A research team led by Laurent Gaudefroy of France’s Atomic Energy Commission has demonstrated that the nucleus of an isotope of sulfur, S-43, behaves in a very strange manner. S-43 is unstable and decays after 280 ms. Using gamma ray and magnetic measurements, these scientists found that the S-43 nucleus fluctuates between a spherical and a football-like shape. The spherical shape has a higher energy. This is an unexpected result from the interaction of 16 protons and 27 neutrons in the S-43 nucleus and could greatly affect our understanding of the strong force.
A team of scientists at the University of Warwick and University of Exeter in Britain and Universidade Federal de Sao Carlos in Brazil led by Rudolf Roemer and Andrea Fischer recently published a paper in Physical Review Letters regarding a theoretical model to use a byproduct of the production of quantum dots to controllably ‘freeze’ and release light.
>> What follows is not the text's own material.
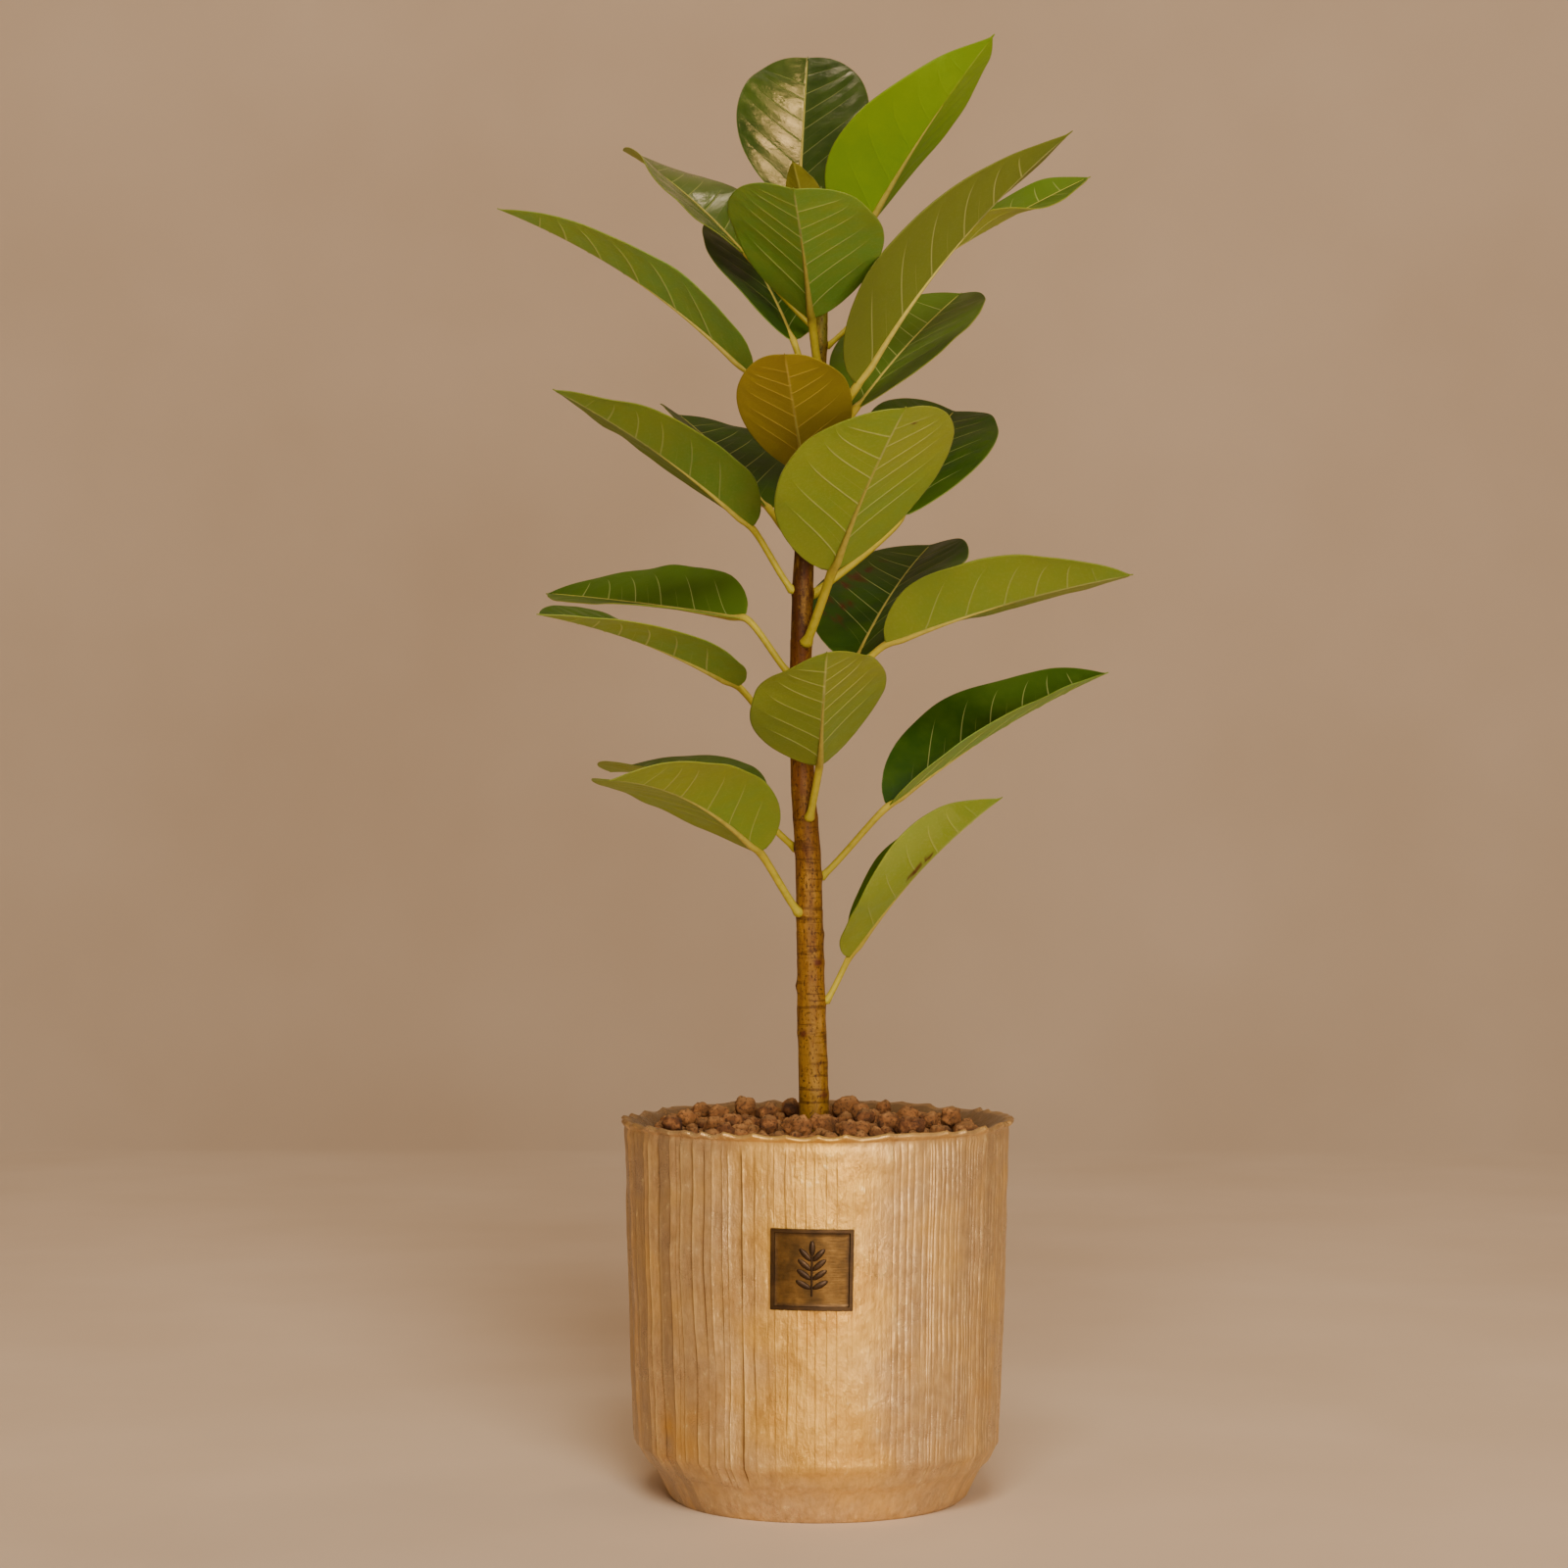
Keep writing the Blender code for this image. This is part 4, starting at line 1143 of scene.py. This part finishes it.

A certain method of producing quantum dots sometimes results in ring structures instead of dots called Aharonov-Bohm Rings.
These scientists describe a method of using these ring structures and an electric field to capture photons and store them for any length of time as excitons, which can be triggered to collapse and re-release the photons whenever desired by changing the electric field. An exciton is a bound quantum state in which an electron is excited to a higher energy by a photon and leaves a positive hole in an electric field. When the electron falls back into this hole it emits a photon.
This mechanism would allow for nanomaterials that would be capable of storing and re-emitting light in a controllable way. This is a major step in the direction of creating light-based computers, promising much faster speeds than current electronic computers.